Imaginez un parent qui lit un article sur le cododo. S’il dort déjà avec son enfant, il aura tendance à accorder plus de crédibilité aux arguments qui renforcent son choix et à minimiser ceux qui vont à l’encontre de cette pratique. C’est ce qu’on appelle le biais de confirmation : le cerveau cherche des informations qui valident les croyances du parent et ignore celles qui les contredisent. Ce mécanisme rassure, mais il peut aussi limiter l’ouverture d’esprit et la compréhension nuancée des enjeux parentaux.

Qu’est-ce qu’un biais cognitif?

Les biais cognitifs sont des erreurs systématiques dans la manière dont le cerveau traite l’information. Ces biais sont souvent inconscients et influencent malgré vous vos jugements et vos décisions. « Nécessairement, ils vont influencer la perception d’une situation », explique la psychologue Isabelle Denis, professeure agrégée à l’École de psychologie de l’Université Laval.

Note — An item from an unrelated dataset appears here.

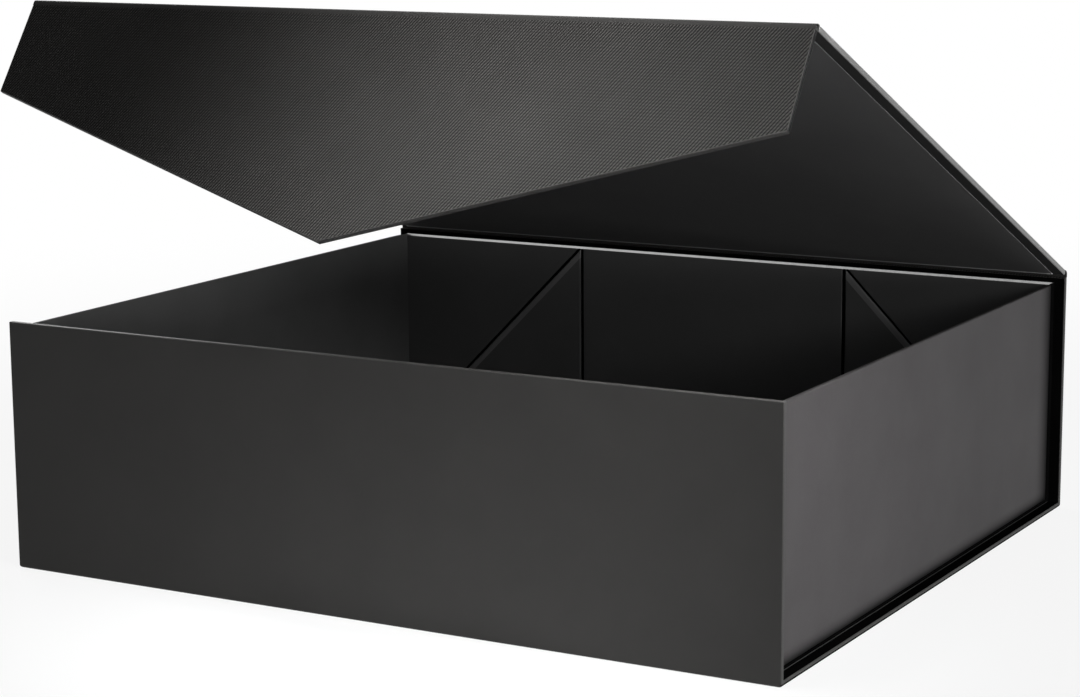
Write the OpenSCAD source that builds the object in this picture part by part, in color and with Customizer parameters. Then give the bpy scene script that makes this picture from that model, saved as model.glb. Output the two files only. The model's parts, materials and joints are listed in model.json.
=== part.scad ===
// Magnetic gift box: a wrapped board cover that folds around a tray with folding corners.
// X runs along the front, Y to the back and Z up. The origin is the centre of the base's underside.

/* [Box] */
// Width of the cover's panels, along the front
box_w = 414; // [320:1:500]
// Depth of the closed box, from the front panel to the spine
box_d = 360; // [300:1:440]
// Height of the front panel above the table
front_h = 124; // [110:1:160]
// Distance from each end of the cover in to the side wall
wall_inset = 4; // [1:0.5:8]
// Distance from the front panel's top down to the tray's top
tray_drop = 2.2; // [0.5:0.1:6]

/* [Boards] */
// Thickness of a cover panel with its paper
cover_t = 2.8; // [2.2:0.1:4]
// Thickness of a tray board with its paper
tray_t = 2.2; // [1.6:0.1:3]
// Thickness of the lining sheets
lining_t = 0.4; // [0.2:0.1:1]
// Thickness of the wrapping paper where it bridges a crease
paper_t = 0.4; // [0.2:0.1:0.6]
// Radius of the cover's wrapped corners along the base
cover_corner_r = 1.6; // [0.5:0.1:2.2]
// Radius of the side walls' folded edges
wall_fold_r = 1.4; // [0.5:0.1:1.5]
// Width of the grooves between the tray's inner boards
groove_w = 1; // [0.4:0.1:2]

/* [Lid and flap] */
// Angle of the lid above its closed place
lid_open = 24.6; // [0:0.1:60]
// Angle of the flap out from square with the lid
flap_open = 9.6; // [0:0.1:60]
// Length of the flap's two short sides, from its crease
flap_side_h = 51; // [20:1:70]
// Length of the flap at its point, from its crease
flap_point_h = 117; // [100:1:122]
// Clearance between the closed cover and the tray
close_gap = 0.3; // [0.2:0.1:1]
// Clearance between two panels beside a crease
crease_gap = 0.2; // [0.2:0.1:1]
// Width of the turned-in paper around the linings
lining_border = 6.3; // [3:0.1:12]
// Distance of the linings' ends from the panels' ends beside a crease
lining_setback = 1; // [1:0.1:6]

/* [Magnets and tape] */
// Diameter of the magnet discs
magnet_d = 15; // [8:1:20]
// Thickness of the magnet discs
magnet_t = 1.8; // [1:0.1:2]
// Distance of each magnet's centre from the end of the box
magnet_side = 107; // [60:1:140]
// Distance of the magnets from the flap's crease
magnet_drop = 62; // [50:1:70]
// Length of the tape strips behind the outer gussets
tape_l = 70; // [30:1:76]
// Width of the tape strips
tape_w = 15; // [8:1:20]
// Thickness of the tape strips
tape_t = 0.3; // [0.1:0.1:0.5]
// Distance of each tape strip from the gusset's top and outer edges
tape_inset = 8; // [4:1:12]

/* [Hidden] */
$fn = 48;

// Colours of the paper, the boards' inside, the magnets and the tape
PAPER_BLACK = "#232221";
LINING_BLACK = "#1c1c1c";
MAGNET_GREY = "#a9abae";
TAPE_AMBER = "#d8c9a0";

// Planes of the tray
half_w = box_w / 2;
half_d = box_d / 2;
wall_out = half_w - wall_inset;
wall_in = wall_out - tray_t;
board_back = half_d - cover_t;
board_face = board_back - tray_t;
tray_top = front_h - tray_drop;
wall_foot = cover_t + lining_t;

// The gussets fold on a line at 45 degrees, from the inner bottom corner up to the fold at fold_x
corner_sum = wall_in + cover_t;
fold_x = corner_sum - tray_top;
groove_half = groove_w / 2;
groove_step = groove_w / sqrt(2);

// Crease lines of the lid and the flap, on the outer face of the wrapping paper
panel_clear = cover_t + crease_gap;
stand_off = close_gap + lining_t + cover_t;
lid_axis_z = front_h + stand_off;
lid_l = box_d + stand_off;
lining_clear = panel_clear + lining_setback;
paper_end = paper_t + crease_gap / 4;

// Place of the right front magnet, where the closed flap's magnet meets it
magnet_x = half_w - magnet_side;
magnet_z = lid_axis_z - magnet_drop;

// Points of a quarter circle about (x, y), from one angle to the next
function corner_arc(x, y, r, from, to) =
    [for (i = [0:8]) [x + r * cos(from + (to - from) * i / 8), y + r * sin(from + (to - from) * i / 8)]];

// Extrudes an outline drawn in depth and height along the full width w
module along_width(w) {
    rotate([90, 0, 90]) translate([0, 0, -w / 2]) linear_extrude(height = w) children();
}

// Extrudes an outline drawn in width and height by t, towards the back from the plane y = 0
module upright(t) {
    translate([0, t, 0]) rotate([90, 0, 0]) linear_extrude(height = t) children();
}

// Mirrors its child to the left side where asked
module on_side(left) {
    if (left) mirror([1, 0, 0]) children();
    else children();
}

// Mirrors its child to the front end where asked
module at_end(front) {
    if (front) mirror([0, 1, 0]) children();
    else children();
}

// Base panel with mitred long edges and rounded wrapped corners
module base_panel() {
    r = cover_corner_r;
    color(PAPER_BLACK) along_width(box_w) polygon(concat(
        [[-half_d + cover_t, cover_t]],
        corner_arc(-half_d + r, r, r, 225, 270),
        corner_arc(half_d - r, r, r, 270, 315),
        [[half_d - cover_t, cover_t]]));
}

// Outline of a standing cover panel at the back, with the mitre at its foot
module standing_outline(top_h) {
    r = cover_corner_r;
    polygon(concat(
        [[half_d - cover_t, cover_t]],
        corner_arc(half_d - r, r, r, 315, 360),
        [[half_d, top_h], [half_d - cover_t, top_h]]));
}

// A disc standing in a board, its flat faces along the depth
module standing_disc(x, z) {
    translate([x, magnet_t, z]) rotate([90, 0, 0]) cylinder(d = magnet_d, h = magnet_t);
}

// Front panel, with blind seats for its two magnets in the inner face
module front_panel() {
    color(PAPER_BLACK) difference() {
        mirror([0, 1, 0]) along_width(box_w) standing_outline(front_h);
        for (left = [false, true]) on_side(left) front_magnet_place();
    }
}

// Place of the right front magnet
module front_magnet_place() {
    translate([0, -board_back - magnet_t, 0]) standing_disc(magnet_x, magnet_z);
}

// Spine panel, with its paper running on to the lid's crease
module spine_panel() {
    color(PAPER_BLACK) along_width(box_w) {
        standing_outline(lid_axis_z - panel_clear);
        translate([half_d - paper_t, lid_axis_z - panel_clear]) square([paper_t, panel_clear - paper_end]);
    }
}

// Sheet on the floor of the tray, on which the side walls are hinged
module floor_liner() {
    edge = wall_out - wall_fold_r;
    color(LINING_BLACK) translate([-edge, -board_face, cover_t]) cube([2 * edge, 2 * board_face, lining_t]);
}

// Side wall with a folded foot
module side_wall() {
    r = wall_fold_r;
    color(PAPER_BLACK) rotate([90, 0, 0]) translate([0, 0, -board_face])
        linear_extrude(height = 2 * board_face) polygon(concat(
            [[wall_in, wall_foot]],
            corner_arc(wall_out - r, wall_foot + r, r, 270, 360),
            [[wall_out, tray_top], [wall_in, tray_top]]));
}
module left_wall() { on_side(true) side_wall(); }
module right_wall() { on_side(false) side_wall(); }

// Board in the middle of the front and the back wall
module centre_board() {
    edge = fold_x - groove_half;
    color(LINING_BLACK) translate([-edge, board_face, cover_t])
        cube([2 * edge, tray_t, tray_top - cover_t]);
}
module front_centre_board() { at_end(true) centre_board(); }
module back_centre_board() { at_end(false) centre_board(); }

// Lower triangle of a folding corner, glued to the cover
module inner_gusset() {
    low = corner_sum - groove_step;
    edge = fold_x + groove_half;
    color(LINING_BLACK) translate([0, board_face, 0]) upright(tray_t)
        polygon([[edge, cover_t], [low - cover_t, cover_t], [edge, low - edge]]);
}

// Upper triangle of a folding corner, wrapped around into the side wall's folded edge
module outer_gusset() {
    high = corner_sum + groove_step;
    r = wall_fold_r;
    color(LINING_BLACK) difference() {
        union() {
            translate([0, board_face, 0]) upright(tray_t)
                polygon([[high - tray_top, tray_top], [wall_in, high - wall_in], [wall_in, tray_top]]);
            translate([0, 0, wall_foot]) linear_extrude(height = tray_top - wall_foot) polygon(concat(
                [[wall_in, board_face], [wall_out, board_face]],
                corner_arc(wall_out - r, board_back - r, r, 0, 90),
                [[wall_in, board_back]]));
        }
        tape_place();
    }
}

// Place of the right back tape strip, let into the outer gusset's back
module tape_place() {
    translate([wall_in - tape_inset - tape_l, board_back - tape_t, tray_top - tape_inset - tape_w])
        cube([tape_l, tape_t, tape_w]);
}
module tape() { color(TAPE_AMBER) tape_place(); }

module front_left_inner_gusset() { at_end(true) on_side(true) inner_gusset(); }
module front_left_outer_gusset() { at_end(true) on_side(true) outer_gusset(); }
module front_right_inner_gusset() { at_end(true) on_side(false) inner_gusset(); }
module front_right_outer_gusset() { at_end(true) on_side(false) outer_gusset(); }
module back_left_inner_gusset() { at_end(false) on_side(true) inner_gusset(); }
module back_left_outer_gusset() { at_end(false) on_side(true) outer_gusset(); }
module back_right_inner_gusset() { at_end(false) on_side(false) inner_gusset(); }
module back_right_outer_gusset() { at_end(false) on_side(false) outer_gusset(); }
module front_left_tape() { at_end(true) on_side(true) tape(); }
module front_right_tape() { at_end(true) on_side(false) tape(); }
module back_left_tape() { at_end(false) on_side(true) tape(); }
module back_right_tape() { at_end(false) on_side(false) tape(); }

module front_left_magnet() { color(MAGNET_GREY) on_side(true) front_magnet_place(); }
module front_right_magnet() { color(MAGNET_GREY) on_side(false) front_magnet_place(); }

// Puts a child drawn about the lid's crease, with the lid closed, where the open lid is
module on_lid() {
    translate([0, half_d, lid_axis_z]) rotate([-lid_open, 0, 0]) children();
}

// Puts a child drawn about the flap's crease, with the flap square to the lid, where the flap is
module on_flap() {
    on_lid() translate([0, -lid_l, 0]) rotate([-flap_open, 0, 0]) children();
}

// Lid panel, with its paper running on to both creases
module lid_panel() {
    color(PAPER_BLACK) on_lid() along_width(box_w) {
        translate([panel_clear - lid_l, -cover_t]) square([lid_l - 2 * panel_clear, cover_t]);
        translate([paper_end - lid_l, -paper_t]) square([lid_l - 2 * paper_end, paper_t]);
    }
}

// Lining of the lid, with the turned-in paper bare along its two sides
module lid_lining() {
    color(LINING_BLACK) on_lid()
        translate([lining_border - half_w, lining_clear - lid_l, -cover_t - lining_t])
            cube([box_w - 2 * lining_border, lid_l - 2 * lining_clear, lining_t]);
}

// Outline of the flap, from top_h below its crease, with its edges brought in by border
module flap_outline(top_h, border) {
    side = half_w - border;
    slope = (flap_point_h - flap_side_h) / half_w;
    drop = border * sqrt(1 + slope * slope);
    polygon([[-side, -top_h], [side, -top_h], [side, drop - border * slope - flap_side_h],
        [0, drop - flap_point_h], [-side, drop - border * slope - flap_side_h]]);
}

// Flap panel with a pointed edge, blind seats for its magnets, and its paper on to the crease
module flap_panel() {
    color(PAPER_BLACK) on_flap() difference() {
        union() {
            upright(cover_t) flap_outline(panel_clear, 0);
            translate([-half_w, 0, -panel_clear]) cube([box_w, paper_t, panel_clear - paper_end]);
        }
        for (left = [false, true]) on_side(left) flap_magnet_place();
    }
}

// Place of the right flap magnet, drawn about the flap's crease
module flap_magnet_place() {
    translate([0, cover_t - magnet_t, 0]) standing_disc(magnet_x, -magnet_drop);
}

// Lining of the flap, inside its turned-in border
module flap_lining() {
    color(LINING_BLACK) on_flap() translate([0, cover_t, 0]) upright(lining_t)
        flap_outline(lining_clear, lining_border);
}
module flap_left_magnet() { color(MAGNET_GREY) on_flap() on_side(true) flap_magnet_place(); }
module flap_right_magnet() { color(MAGNET_GREY) on_flap() on_side(false) flap_magnet_place(); }

base_panel();
front_panel();
spine_panel();
floor_liner();
left_wall();
right_wall();
front_centre_board();
back_centre_board();
front_left_inner_gusset();
front_left_outer_gusset();
front_right_inner_gusset();
front_right_outer_gusset();
back_left_inner_gusset();
back_left_outer_gusset();
back_right_inner_gusset();
back_right_outer_gusset();
front_left_tape();
front_right_tape();
back_left_tape();
back_right_tape();
front_left_magnet();
front_right_magnet();
lid_panel();
lid_lining();
flap_panel();
flap_lining();
flap_left_magnet();
flap_right_magnet();
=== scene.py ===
"""A folding gift box in black paper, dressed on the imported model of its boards.

The cover is one sheet of embossed paper wrapped around five boards: front, base, spine, lid and flap.
The tray inside is lined boards with folding corners. Lengths are in metres and angles in radians.
"""
import json
import math

import bmesh
import bpy
from mathutils import Matrix, Vector


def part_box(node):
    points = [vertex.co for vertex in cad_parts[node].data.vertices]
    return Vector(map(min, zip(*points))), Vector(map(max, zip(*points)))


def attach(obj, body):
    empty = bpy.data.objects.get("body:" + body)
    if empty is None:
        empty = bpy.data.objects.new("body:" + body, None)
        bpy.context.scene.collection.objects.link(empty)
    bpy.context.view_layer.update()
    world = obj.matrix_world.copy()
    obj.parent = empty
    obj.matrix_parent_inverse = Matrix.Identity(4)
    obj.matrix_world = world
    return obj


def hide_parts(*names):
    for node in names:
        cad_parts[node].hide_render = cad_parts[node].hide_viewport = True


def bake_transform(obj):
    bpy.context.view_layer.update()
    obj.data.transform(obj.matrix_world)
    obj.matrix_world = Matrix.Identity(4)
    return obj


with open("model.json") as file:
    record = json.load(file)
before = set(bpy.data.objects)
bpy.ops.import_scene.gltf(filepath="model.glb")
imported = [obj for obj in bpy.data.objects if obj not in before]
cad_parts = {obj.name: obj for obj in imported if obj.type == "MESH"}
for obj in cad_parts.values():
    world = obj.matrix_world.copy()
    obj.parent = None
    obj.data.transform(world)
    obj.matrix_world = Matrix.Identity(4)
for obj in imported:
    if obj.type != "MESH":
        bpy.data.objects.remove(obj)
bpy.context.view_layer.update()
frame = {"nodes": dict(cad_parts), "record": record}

MM = 0.001

# Planes of the cover and the tray, read from the frame
HALF_W, HALF_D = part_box("spine_panel")[1].xy
FRONT_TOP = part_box("front_panel")[1].z
COVER_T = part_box("base_panel")[1].z
WALL_LOW, WALL_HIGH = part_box("right_wall")
WALL_IN, WALL_OUT = WALL_LOW.x, WALL_HIGH.x
WALL_FOOT, TRAY_TOP = WALL_LOW.z, WALL_HIGH.z
CENTRE_LOW, CENTRE_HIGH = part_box("back_centre_board")
BOARD_FACE, BOARD_BACK = CENTRE_LOW.y, CENTRE_HIGH.y
INNER_LOW, INNER_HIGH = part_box("back_right_inner_gusset")
OUTER_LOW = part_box("back_right_outer_gusset")[0]
LINER_LOW, LINER_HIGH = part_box("floor_liner")
LINING_T = LINER_HIGH.z - LINER_LOW.z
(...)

Certaines personnes y sont plus vulnérables que d’autres, notamment celles qui manquent de temps, qui sont stressées, fatiguées ou dont l’attention est limitée. « Autrement dit, beaucoup de parents », souligne Cloé Gratton, doctorante en psychologie cognitive à l’Université du Québec à Montréal.

Plusieurs facteurs influencent les biais cognitifs : votre histoire personnelle, vos expériences, voire votre génétique. Personne n’est biaisé de la même manière, mais certains biais, comme le biais de confirmation, sont fréquents chez les parents. En voici six autres.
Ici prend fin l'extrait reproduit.